Der schlimmste Telefongespräche sind jedoch die, mit meinem Vater führe. Erstens redet er nicht am Telefon, er schreit. Und zweitens beschränkt sich das, was er schreit auf folgende zwei Sätze: „Hallo, wie geht’s?“ und „Ich geb dir dann mal die Mama“.

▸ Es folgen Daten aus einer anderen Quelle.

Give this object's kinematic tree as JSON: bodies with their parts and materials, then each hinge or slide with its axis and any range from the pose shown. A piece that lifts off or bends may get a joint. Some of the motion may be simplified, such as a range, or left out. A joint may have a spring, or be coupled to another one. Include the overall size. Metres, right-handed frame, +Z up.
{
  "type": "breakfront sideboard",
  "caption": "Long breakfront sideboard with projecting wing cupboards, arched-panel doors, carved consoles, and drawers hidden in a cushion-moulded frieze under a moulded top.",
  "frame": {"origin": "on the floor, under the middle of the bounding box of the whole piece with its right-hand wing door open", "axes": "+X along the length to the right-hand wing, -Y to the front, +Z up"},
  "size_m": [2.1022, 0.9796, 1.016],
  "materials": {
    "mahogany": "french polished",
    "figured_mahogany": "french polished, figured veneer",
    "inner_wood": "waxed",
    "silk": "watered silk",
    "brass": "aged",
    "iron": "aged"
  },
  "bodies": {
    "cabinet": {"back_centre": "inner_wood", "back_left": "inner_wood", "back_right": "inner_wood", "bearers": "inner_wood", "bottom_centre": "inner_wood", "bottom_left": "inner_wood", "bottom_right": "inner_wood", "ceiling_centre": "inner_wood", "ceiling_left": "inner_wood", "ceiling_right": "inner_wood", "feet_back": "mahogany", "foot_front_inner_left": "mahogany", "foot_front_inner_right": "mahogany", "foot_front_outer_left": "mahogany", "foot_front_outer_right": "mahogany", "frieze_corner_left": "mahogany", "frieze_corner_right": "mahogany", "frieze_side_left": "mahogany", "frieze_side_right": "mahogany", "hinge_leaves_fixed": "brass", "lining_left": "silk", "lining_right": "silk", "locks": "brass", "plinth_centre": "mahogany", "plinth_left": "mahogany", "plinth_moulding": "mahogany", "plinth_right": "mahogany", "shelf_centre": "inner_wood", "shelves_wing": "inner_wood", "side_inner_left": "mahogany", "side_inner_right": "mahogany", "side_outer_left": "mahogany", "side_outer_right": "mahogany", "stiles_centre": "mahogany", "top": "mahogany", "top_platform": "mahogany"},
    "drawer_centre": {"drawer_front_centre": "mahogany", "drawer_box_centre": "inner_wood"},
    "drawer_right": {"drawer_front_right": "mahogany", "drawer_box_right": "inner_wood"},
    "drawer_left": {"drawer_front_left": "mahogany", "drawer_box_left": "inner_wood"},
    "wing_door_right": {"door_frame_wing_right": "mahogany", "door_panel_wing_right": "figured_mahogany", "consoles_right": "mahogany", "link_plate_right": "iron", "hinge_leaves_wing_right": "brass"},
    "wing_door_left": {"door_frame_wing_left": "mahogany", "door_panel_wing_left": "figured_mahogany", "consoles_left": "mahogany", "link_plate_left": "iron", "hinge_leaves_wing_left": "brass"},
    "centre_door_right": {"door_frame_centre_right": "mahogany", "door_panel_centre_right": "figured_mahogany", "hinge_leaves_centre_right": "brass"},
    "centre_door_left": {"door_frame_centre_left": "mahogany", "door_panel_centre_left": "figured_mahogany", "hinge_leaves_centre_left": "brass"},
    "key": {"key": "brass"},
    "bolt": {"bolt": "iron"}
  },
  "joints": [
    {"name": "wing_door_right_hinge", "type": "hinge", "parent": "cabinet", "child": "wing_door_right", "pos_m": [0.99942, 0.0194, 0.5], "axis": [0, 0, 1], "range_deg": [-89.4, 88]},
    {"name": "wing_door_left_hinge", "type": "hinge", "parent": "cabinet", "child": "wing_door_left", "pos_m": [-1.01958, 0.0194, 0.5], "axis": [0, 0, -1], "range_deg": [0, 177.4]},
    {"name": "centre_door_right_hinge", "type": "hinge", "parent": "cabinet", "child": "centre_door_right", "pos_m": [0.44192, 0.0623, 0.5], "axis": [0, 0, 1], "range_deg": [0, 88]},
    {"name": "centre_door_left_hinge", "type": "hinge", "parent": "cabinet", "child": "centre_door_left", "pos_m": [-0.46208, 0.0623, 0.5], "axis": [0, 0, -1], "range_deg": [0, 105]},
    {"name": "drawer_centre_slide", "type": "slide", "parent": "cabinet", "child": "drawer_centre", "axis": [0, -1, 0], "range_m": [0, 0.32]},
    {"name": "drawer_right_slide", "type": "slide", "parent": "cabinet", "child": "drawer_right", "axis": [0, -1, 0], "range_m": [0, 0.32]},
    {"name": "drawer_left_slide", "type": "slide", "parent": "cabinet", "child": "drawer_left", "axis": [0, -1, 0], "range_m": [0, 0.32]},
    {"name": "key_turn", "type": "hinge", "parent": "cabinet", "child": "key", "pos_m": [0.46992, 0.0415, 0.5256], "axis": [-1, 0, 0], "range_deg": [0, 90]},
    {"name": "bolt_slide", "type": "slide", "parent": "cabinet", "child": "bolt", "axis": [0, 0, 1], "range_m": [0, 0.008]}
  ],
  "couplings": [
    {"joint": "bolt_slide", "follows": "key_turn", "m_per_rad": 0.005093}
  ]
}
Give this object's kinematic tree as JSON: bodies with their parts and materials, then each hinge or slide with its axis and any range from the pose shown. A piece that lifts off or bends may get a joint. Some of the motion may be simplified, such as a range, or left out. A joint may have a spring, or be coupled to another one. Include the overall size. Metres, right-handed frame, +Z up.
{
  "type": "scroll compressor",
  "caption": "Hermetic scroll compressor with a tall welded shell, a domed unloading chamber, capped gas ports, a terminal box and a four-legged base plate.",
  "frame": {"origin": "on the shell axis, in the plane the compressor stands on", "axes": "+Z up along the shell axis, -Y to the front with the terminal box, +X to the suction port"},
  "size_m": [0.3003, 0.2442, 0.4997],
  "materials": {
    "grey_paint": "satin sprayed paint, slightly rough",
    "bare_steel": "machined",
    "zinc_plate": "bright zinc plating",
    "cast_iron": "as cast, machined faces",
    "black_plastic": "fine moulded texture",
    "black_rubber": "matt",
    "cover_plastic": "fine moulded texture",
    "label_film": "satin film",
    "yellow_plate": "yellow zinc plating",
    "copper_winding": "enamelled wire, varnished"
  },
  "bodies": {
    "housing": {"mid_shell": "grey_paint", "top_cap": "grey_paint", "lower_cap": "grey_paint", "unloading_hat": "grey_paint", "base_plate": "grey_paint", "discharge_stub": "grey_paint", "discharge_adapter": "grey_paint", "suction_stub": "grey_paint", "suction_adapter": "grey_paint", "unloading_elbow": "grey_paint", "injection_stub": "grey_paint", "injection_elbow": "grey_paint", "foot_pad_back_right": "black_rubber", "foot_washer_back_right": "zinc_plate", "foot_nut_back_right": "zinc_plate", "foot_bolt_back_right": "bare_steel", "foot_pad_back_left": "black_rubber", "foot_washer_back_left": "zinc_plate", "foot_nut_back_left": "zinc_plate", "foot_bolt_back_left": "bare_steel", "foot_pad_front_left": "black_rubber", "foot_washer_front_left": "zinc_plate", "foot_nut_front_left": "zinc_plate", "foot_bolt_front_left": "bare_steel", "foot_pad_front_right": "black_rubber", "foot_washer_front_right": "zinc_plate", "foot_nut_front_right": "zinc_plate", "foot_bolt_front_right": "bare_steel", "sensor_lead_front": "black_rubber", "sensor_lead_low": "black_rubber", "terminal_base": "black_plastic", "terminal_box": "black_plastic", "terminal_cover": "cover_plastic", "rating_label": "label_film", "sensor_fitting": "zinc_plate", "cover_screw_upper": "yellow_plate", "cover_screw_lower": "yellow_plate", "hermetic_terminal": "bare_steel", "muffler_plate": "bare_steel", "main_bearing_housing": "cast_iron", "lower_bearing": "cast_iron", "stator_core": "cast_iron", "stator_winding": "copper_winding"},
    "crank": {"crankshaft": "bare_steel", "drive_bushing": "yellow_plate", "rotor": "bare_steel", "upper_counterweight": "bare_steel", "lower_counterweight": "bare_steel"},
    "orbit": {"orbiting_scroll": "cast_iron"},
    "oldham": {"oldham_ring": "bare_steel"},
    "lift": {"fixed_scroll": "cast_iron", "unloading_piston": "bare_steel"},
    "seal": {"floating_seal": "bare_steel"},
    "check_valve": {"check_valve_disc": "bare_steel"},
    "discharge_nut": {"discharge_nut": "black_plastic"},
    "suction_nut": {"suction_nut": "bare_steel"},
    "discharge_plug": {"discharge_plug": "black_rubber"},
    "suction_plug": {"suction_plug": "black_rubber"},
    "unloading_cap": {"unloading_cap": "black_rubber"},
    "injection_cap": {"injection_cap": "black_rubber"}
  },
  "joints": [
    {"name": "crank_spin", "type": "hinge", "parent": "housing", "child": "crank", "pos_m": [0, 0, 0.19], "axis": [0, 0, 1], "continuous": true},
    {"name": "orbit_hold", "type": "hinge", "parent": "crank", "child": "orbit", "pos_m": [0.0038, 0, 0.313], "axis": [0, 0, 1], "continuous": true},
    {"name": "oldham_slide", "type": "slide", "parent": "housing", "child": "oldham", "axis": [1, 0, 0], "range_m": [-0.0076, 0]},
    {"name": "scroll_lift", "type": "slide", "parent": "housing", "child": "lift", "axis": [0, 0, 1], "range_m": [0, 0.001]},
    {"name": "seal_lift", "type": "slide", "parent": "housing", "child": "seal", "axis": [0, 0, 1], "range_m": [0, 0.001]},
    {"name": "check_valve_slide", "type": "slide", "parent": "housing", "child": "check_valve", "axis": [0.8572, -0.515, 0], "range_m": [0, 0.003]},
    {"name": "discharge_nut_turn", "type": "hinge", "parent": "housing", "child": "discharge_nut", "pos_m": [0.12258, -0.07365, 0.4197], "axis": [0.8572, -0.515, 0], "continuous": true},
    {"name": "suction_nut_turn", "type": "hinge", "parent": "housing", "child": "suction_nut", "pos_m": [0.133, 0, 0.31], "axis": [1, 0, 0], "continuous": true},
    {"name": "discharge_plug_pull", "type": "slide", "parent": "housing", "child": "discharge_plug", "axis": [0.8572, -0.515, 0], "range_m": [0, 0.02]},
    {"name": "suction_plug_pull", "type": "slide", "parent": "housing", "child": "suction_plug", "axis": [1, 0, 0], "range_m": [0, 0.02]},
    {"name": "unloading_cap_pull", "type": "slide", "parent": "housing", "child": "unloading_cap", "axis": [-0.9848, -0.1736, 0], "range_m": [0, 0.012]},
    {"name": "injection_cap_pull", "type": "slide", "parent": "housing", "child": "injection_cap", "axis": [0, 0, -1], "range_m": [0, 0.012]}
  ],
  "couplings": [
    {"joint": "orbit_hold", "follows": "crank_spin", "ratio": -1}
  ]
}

Der einzige in unsere Familie der richtig telefonieren kann bin ich. Ich kann stundenlang telefonieren. Wenn ich über den Sommer bei meinen Eltern bin und sie sich beschweren, dass ich ihre Telefonrechnung verdopple, dann geht es sicher nicht um Gelt sondern um Neid, um Neid auf meine Telefonierkünste. Es gibt nur eines, was ich in punkto Telefonieren nicht wirklich beherrsche und zwar Gespräche mit Menschen in die ich verleibt bin. Ich glaube das ist die Königsdisziplin in diesem Bereich. Hier kommt das eigentlich Handikap der Technologie wirklich zum tragen. Dass man nämlich nicht sehen kann, wie das gesagte ankommt, während man spricht. Ich halte es absolut für notwendig, dass analog diesen ganzen Computerkursen auch Telefonkurse an den diversen Volkshochschule angeboten werden. Ich würde dann sofort meine Eltern und meinen Bruder für den Kurs „Telefonieren für Anfänger“ anmelden. Und ich selbst würde den Kurs „Telefonieren für Fortgeschrittene, unter besonderer Berücksichtigung von Gesprächen zwischen Verliebten“ belegen.



Ich werde jetzt meine Mutter anrufen und sagen, dass ich auf alles gefasst bin, und sie endlich herausrücken soll, mit der schrecklichen Nachricht. Ich hoffe sie wimmelt mich nicht ab, den das beherrscht sie perfekt, gerade am Telefon.